Online lingerie retailer

Brayola was an online lingerie retailer that helps shoppers find better-fitting bras. Its bra analyzer and extractor identify bras based on size, style, color, price, materials, purpose, quality and attributes. The information powers Brayola's engine to match shoppers with more bras that will fit in a similar way. In July 2021, parent company Delta Galil merged Brayola with Bare Necessities.

==History==
Brayola was founded by Orit Hashay, the founder of Israeli wedding services review site, Mit4Mit, and Israeli local reviews site, Ramkol. Hashay came up with the idea for Brayola while pregnant to make bra shopping easier for herself and millions of women around the world.

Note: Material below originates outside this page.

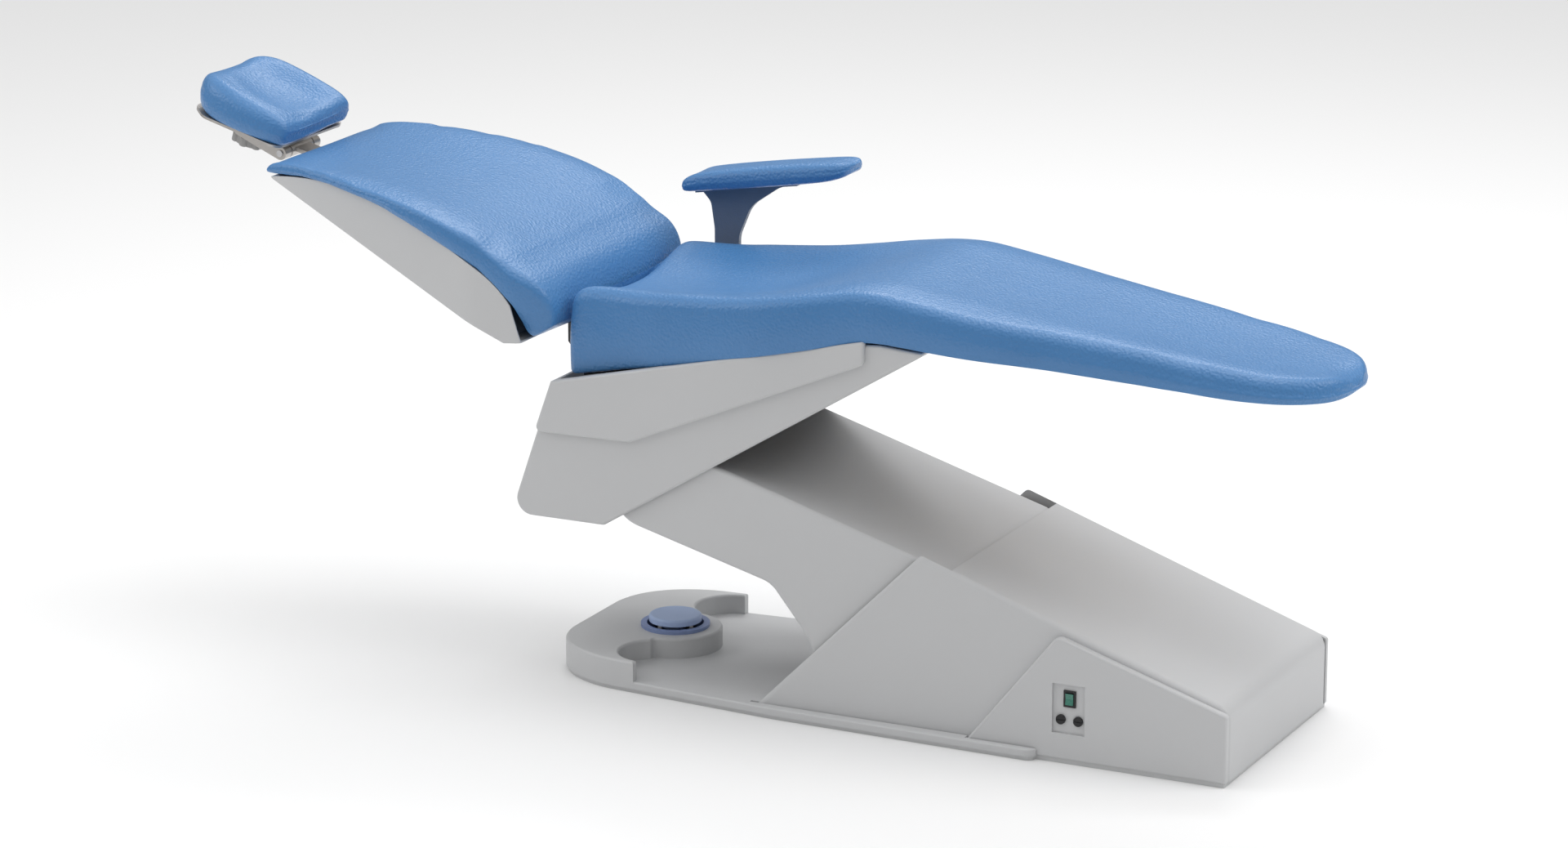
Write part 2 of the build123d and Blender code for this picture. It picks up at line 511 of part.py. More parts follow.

Initially, Brayola developed a tool #bModel, which helped shoppers crowd-source feedback from its online community about whether a bra was a fit or not (with faces excluded for privacy). Later on, Brayola leveraged proprietary data to build an algorithm that matched shoppers with bras bought by other women with similar preferences, minimizing the need for returns due to sizing.

In December 2019, Brayola was acquired by holding company Delta Galil for $1.1 million. In July 2021, Delta Galil merged Brayola with another one of its holdings, online retailer Bare Necessities.

===The Brayola Boutique===
In 2016, Brayola launched the Brayola Boutique, a marketplace for independent designers.

===Funding===
Brayola raised $2.5 million in Series A funding from Firstime Venture Capital, Haim Dabah, HDS Capital Venture, and Jonathan Benartzi in February 2016. In 2017, Brayola received an additional $5 million for its Series A round of financing from The Firstime Fund, Ilan Shiloah, Nir Tralovsky, Jonathan Benartzi, Gett (formerly GetTaxi) founders Shahar Waiser and Roi More, and Haim Dabah.

===Acknowledgements===
Brayola was named to Internet Retailer's Hot 100 list after generating $10 million in sales in 2016, with a return rate of less than 8% and a conversion rate of over 5%.

Hashay has been recognized as one of Forbes’ 10 Female Founders to Watch in Israel and TechCrunch’s Three Israeli Femme-preneurs to Keep an Eye On in 2013. She was also listed as one of Globes Israel’s Top 50 Most Influential Women and top 100 Girls in Tech throughout Europe by Girls in Tech Network in 2012.